A equipe trabalhava normalmente quando o então ministro da Fazenda, Rubens Ricupero chama a ele, Pedro Malan e Edmar Bacha em seu gabinete.

Ricupero assumiu no lugar de Fernando Henrique, que havia deixado a posição para concorrer com Lula ao cargo de presidente da república, nas eleições de 1994.

Ao entrar na sala, Persio se depara com o ministro da Justiça da época, que trazia um recado do presidente em exercício Itamar Franco. “O Itamar tinha escutado um programa de rádio, desses de economia, e estava cheio de dúvidas na véspera”.

Dúvidas e mais dúvidas

Na véspera da moeda circular!

Persio conta que o ministro da Justiça começou a enunciar as dúvidas do presidente. E embora achasse tudo aquilo bizarro, uma vez que o país inteiro já sabia que a moeda iria mudar, disciplinadamente pegou uma folha de papel e começou a anotar as dúvidas.
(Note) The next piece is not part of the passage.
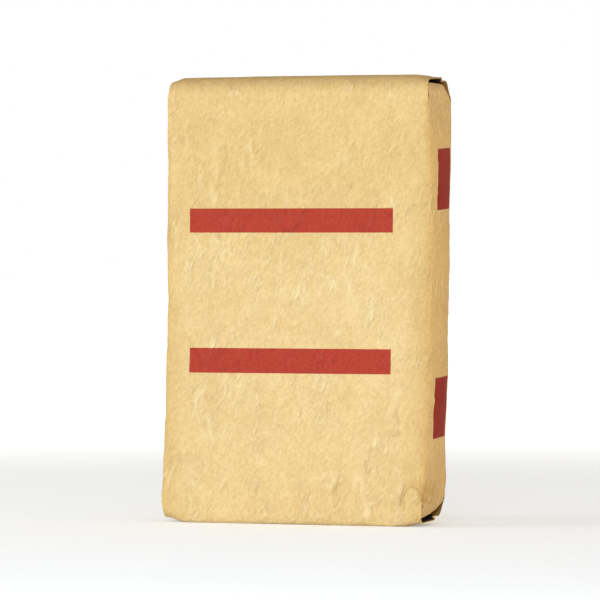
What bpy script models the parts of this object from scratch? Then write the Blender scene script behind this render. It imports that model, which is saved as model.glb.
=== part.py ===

“Aí o Ricupero falou ‘pode parar de anotar, suspende a conversa, vou conversar com o Itamar'”.

Ficaram na sala os três. Persio, Bacha e Malan.

Suspense!

“O que ele (Ricupero) obviamente fez, foi: ‘Olha, eu vou pedir demissão e a equipe econômica também’. Politicamente encerrou a história”.

O resto dessa história, todo mundo sabe. O Plano Real entrou em circulação e mudou a história do país.